In due time all arrived at Atlanta, where Mr. Ponder had purchased about twenty-five acres of land and had erected thereon, at great expense, a superb mansion for his own family, a number of substantial frame dwellings for his slaves, and three large buildings for manufacturing purposes.

Of sixty-five slaves nearly all of the men were mechanics. All of them except the necessary household servants, a gardener, and a coachman, were permitted to hire their own time. Mr. Ponder would have absolutely nothing to do with their business other than to protect them. So that if any one wanted any article of their manufacture they contracted with the workman and paid him his own price. These bond people were therefore virtually free. They acquired and accumulated wealth, lived happily, and needed but two other things to make them like other human beings, viz., absolute freedom and education. But"God moves in a mysterious way His wonders to perform."And through that very mysteriousness this people was destined to attain to the higher enjoyment of life. The country, trembling under the agitation of the slave question, was steadily seeking a condition of equilibrium which could be stable only in the complete downfall of slavery. Unknown to them, yet existing, the great question of the day was gradually being solved; and in its solution was working out the salvation of an enslaved people.

Well did that noblest of women, Mrs. Julia Ward Howe, sing a few years after:

"Mine eyes have seen the glory of the coming of the Lord;He is tramping out the vintage where the grapes of wrath are stored;He hath loosed the fateful lightning of his terrible swift sword;This truth is marching on.

"I have seen him in the watch-fires of a hundred circling camps;They have builded him an altar in the evening dews and damps;I can read his righteous sentence by the dim and flaring lamps;His day is marching on.

"I have read a fiery gospel, writ in burnished rows of steel;'As ye deal with my contemners, so with you my grace shall deal;Let the Hero, born of woman, crush the serpent with his heel, Since God is marching on.'

"He hath sounded forth the trumpet that shall never call retreat;He is sifting out the hearts of men before his judgment-seat;Oh! be swift my soul to answer him! be jubilant my feet!

Our God is marching on.

"In the beauty of the lilies, Christ was born across the sea, With a glory in his bosom that transfigures you and me;As he died to make men holy, let us die to make men free, While God is marching on."Another influence was as steadily tending to the same end.
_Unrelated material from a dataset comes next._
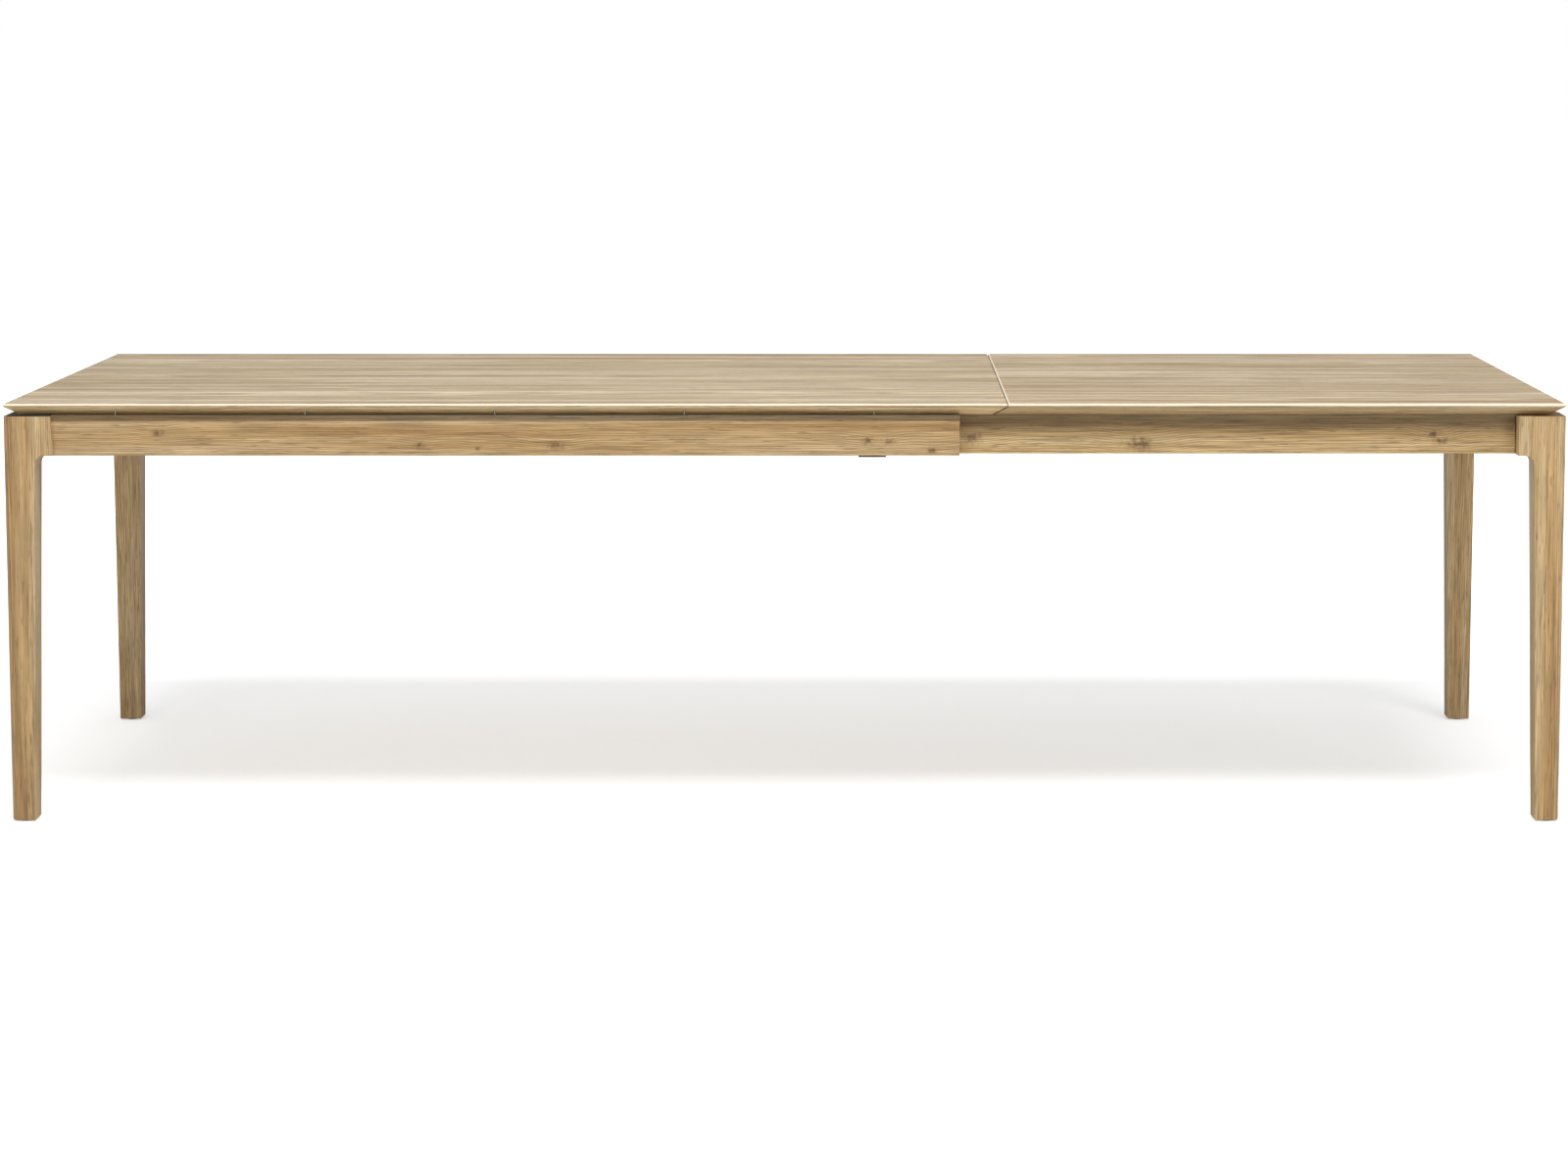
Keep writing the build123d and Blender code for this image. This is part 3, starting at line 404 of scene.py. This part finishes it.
def mouldedPlastic(name, look):
    # a spark-eroded mould leaves an even fine grain with a dull sheen
    material, tree = newMaterial(name)
    place = addNode(tree, "ShaderNodeTexCoord").outputs["Object"]
    grain = addNode(tree, "ShaderNodeTexNoise", {}, {"Vector": place, "Scale": 1000 / look["grain"],
                                                    "Detail": 2.0}).outputs[0]
    rub = addNode(tree, "ShaderNodeTexNoise", {}, {"Vector": place, "Scale": look["rubWaves"],
                                                  "Detail": 3.0}).outputs[0]
    colour = addNode(tree, "ShaderNodeMix", {"data_type": "RGBA"},
                     {0: rub, 6: linear(look["dark"]), 7: linear(look["light"])}).outputs[2]
    dull = addNode(tree, "ShaderNodeMapRange", {}, {0: rub, 3: look["roughness"] - 0.08,
                                                   4: look["roughness"] + 0.08}).outputs[0]
    bump = addNode(tree, "ShaderNodeBump", {},
                   {"Height": grain, "Strength": 0.35, "Distance": look["depth"] / 1000})
    finishShader(tree, {"Base Color": colour, "Roughness": dull, "IOR": look["ior"],
                        "Normal": bump.outputs[0]})
    return material


def feltPressed(look):
    # wool felt: short tangled fibres that scatter light at the edges
    material, tree = newMaterial("wool felt pressed")
    place = addNode(tree, "ShaderNodeTexCoord").outputs["Object"]
    fuzz = addNode(tree, "ShaderNodeTexNoise", {}, {"Vector": place, "Scale": 1000 / look["fibre"],
                                                   "Detail": 4.0, "Distortion": 1.5}).outputs[0]
    colour = addNode(tree, "ShaderNodeMix", {"data_type": "RGBA"},
                     {0: fuzz, 6: linear(look["dark"]), 7: linear(look["light"])}).outputs[2]
    bump = addNode(tree, "ShaderNodeBump", {},
                   {"Height": fuzz, "Strength": 0.8, "Distance": look["depth"] / 1000})
    finishShader(tree, {"Base Color": colour, "Roughness": 0.95, "Sheen Weight": 0.3,
                        "Normal": bump.outputs[0]})
    return material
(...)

Its object was to educate, to elevate intellectually, and then to let the power thus acquired act.

The mistress of this fortunate household, far from discharging the duties and functions of her station, left them unnoticed, and devoted her whole attention to illegitimate pleasures. The outraged husband appointed a guardian and returned broken-hearted to the bosom of his own family, and devoted himself till death to agricultural pursuits.

The nature of the marriage contract prevented the selling of any of the property without the mutual consent of husband and wife. No such consent was ever asked for by either. No one was, therefore, in that state of affairs, afraid of being sold away from his or her relatives, although their mistress frequently threatened so to sell them. "I'll send you to Red River," was a common menace of hers, but perfectly harmless, for all knew, as well as she did, that it was impossible to carry it into execution.

In this condition of affairs the "servants" were even more contented than ever. They hired their time, as usual, and paid their wages to their mistress, whose only thought or care was to remember when it became due, and then to receive it.

The guardian, an influential stockholder in several railroads, and who resided in another city, made periodical visits to inspect and do whatever was necessary to a proper discharge of his duties.